NAME
idr2pept.pl - Extraction of reliable peptide/spectrum matches from Phenyx .idr.xml files
SYNOPSIS
xml2pept.pl [options] idr.xml files
OPTIONS
Use idr2pept.pl -h
DESCRIPTION
The script parses one or several Phenyx .idr.xml files to extract reliable peptide/spectrum matches and outputs them in the .peptSpectra.xml format. The .idr.xml file(s) can be compressed (gzipped) files.
The selection of the peptide assignments is performed based on several thresholds applied to identifications found in the idr.xml file(s):
- maximum peptide p-value
- minimum peptide score
- minimum peptide z-score
- minimum protein score
- minimum number of distinct peptides per protein
- minimum peptide save z-score
To be selected a peptide must have a p-value smaller than the maximum peptide p-value, score and z-score larger than the minimum peptide score and z-score respectively, and a minimum number of distinct peptides satisfying the latter criteria must match a given protein entry in the database. In case less than the minimum number of distinct peptides is found for a protein, then all the ones having a z-score higher than the minimum save z-score are nonetheless selected.
During the parsing of the file, each spectrum is associated with the peptide that gives the best match. That is, all multiple interpretations of a spectrum are lost in favor of the best one.
It is possible to restrict the exported peptides to an imposed charge state. All the peptides participate in the selection (criterion on the number of distinct peptides per protein), but only the ones having the imposed charge are printed in the .peptSpectra.xml output.
It is also possible to give a fasta file containing a list of protein sequences that are known to be in the analyzed sample.
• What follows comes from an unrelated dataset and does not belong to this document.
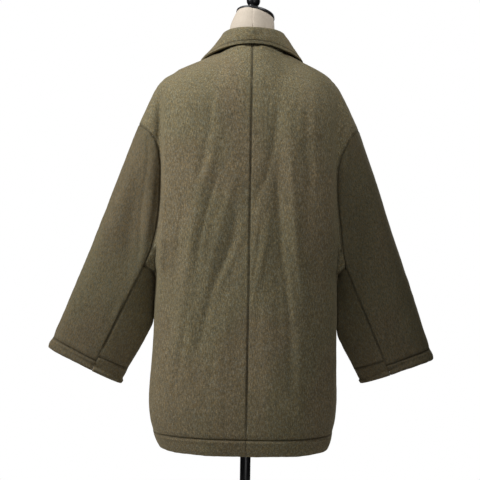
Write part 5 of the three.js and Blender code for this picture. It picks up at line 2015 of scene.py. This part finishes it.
@dataclass
class Studio:
    """The floor, the lights, the white surroundings and the camera."""

    floor_radius: float = 1.6
    floor_sides: int = 96
    fade_from: float = 0.7
    fade_margin: float = 0.05
    grey: Linear = (0.96, 0.98, 1.0, 1.0)
    grey_strength: float = 0.012
    eye: Triple = (0.0198, 3.0, 0.939)
    roll: float = 0.955
    sensor: float = 36.0
    focal: float = 102.27
    lamps: tuple[Lamp, ...] = (
        Lamp("key", (1.6, 0.7, 2.05), (0.0, 0.0, 1.1), size=0.7, power=35),
        Lamp("high_left", (1.0, 0.4, 2.6), (0.0, 0.0, 1.1), size=0.8, power=6),
        Lamp("high_right", (-0.4, 0.5, 1.95), (-0.02, 0.0, 1.4), size=0.35, power=4.1),
        Lamp("low_behind", (-0.5, 2.5, 0.7), (-0.1, 0.0, 0.7), size=1.2, power=7.5),
        Lamp("front", (-1.5, -2.4, 1.9), (0.0, 0.0, 0.9), size=1.4, power=20),
    )

    def build(self) -> None:
        """Sets up the studio."""
        self.surroundings()
        self.floor()
        for lamp in self.lamps:
            lamp.build()
        self.camera()
        bpy.context.scene.view_settings.view_transform = "Standard"

    def surroundings(self) -> None:
        """White to the camera, and a softer grey to everything else."""
        world = bpy.data.worlds.new("white")
        world.use_nodes = True
        nodes = NodeTree(world.node_tree)
        out = world.node_tree.nodes["World Output"]
        grey = world.node_tree.nodes["Background"]
        grey.inputs["Color"].default_value = self.grey
        grey.inputs["Strength"].default_value = self.grey_strength
        white = nodes.add("ShaderNodeBackground")
        white.inputs["Color"].default_value = (1, 1, 1, 1)
        either = nodes.add("ShaderNodeMixShader")
        nodes.feed(either.inputs[0], nodes.add("ShaderNodeLightPath").outputs["Is Camera Ray"])
        nodes.feed(either.inputs[1], grey.outputs[0])
        nodes.feed(either.inputs[2], white.outputs[0])
        nodes.feed(out.inputs["Surface"], either.outputs[0])
        bpy.context.scene.world = world

    def floor(self) -> None:
        """Lays the pale floor."""
        mesh = bmesh.new()
        bmesh.ops.create_circle(mesh, cap_ends=True, segments=self.floor_sides, radius=self.floor_radius)
        data = bpy.data.meshes.new("floor")
        mesh.to_mesh(data)
        mesh.free()
        paper = FloorPaper("floor_paper", fade=(self.fade_from, self.floor_radius - self.fade_margin))
        data.materials.append(paper.build())
        floor = bpy.data.objects.new("floor", data)
        bpy.context.scene.collection.objects.link(floor)

    def camera(self) -> None:
        """Places the camera behind the coat, level, with the photograph's slight roll."""
        data = bpy.data.cameras.new("camera")
        data.sensor_width = self.sensor
        data.lens = self.focal
        camera = bpy.data.objects.new("camera", data)
        level = Matrix.Rotation(math.pi, 4, "Z") @ Matrix.Rotation(math.pi / 2, 4, "X")
        roll = Matrix.Rotation(math.radians(self.roll), 4, "Z")
        camera.matrix_world = Matrix.Translation(self.eye) @ level @ roll
        bpy.context.scene.collection.objects.link(camera)
        bpy.context.scene.camera = camera


def main() -> None:
    """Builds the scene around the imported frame."""
    logging.basicConfig(level=logging.INFO, format="%(name)s: %(message)s")
    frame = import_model()
    nodes = frame["nodes"]
    Studio().build()
    DressForm().build(nodes)
    panels = Coat().build(nodes)
    Sewing().build(panels)
    Closure().build(nodes, panels["front_right"])


if __name__ == "__main__":
    main()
In this case, an additional condition for a peptide to be selected is that it appears in one of the given sequences. This option is useful when analyzing mixtures of purified proteins for quality control or any other purpose. It allows to work with released thresholds to increase sensitivity by maintaining high confidence in the selected peptide/spectrum matches.
Finally, a list of database names can be provided to the script if the original search .idr.xml files contained results found in several databases.
EXAMPLE
./idr2pept.pl example.idr.xml > test.peptSpectra.xml
AUTHOR
Jacques Colinge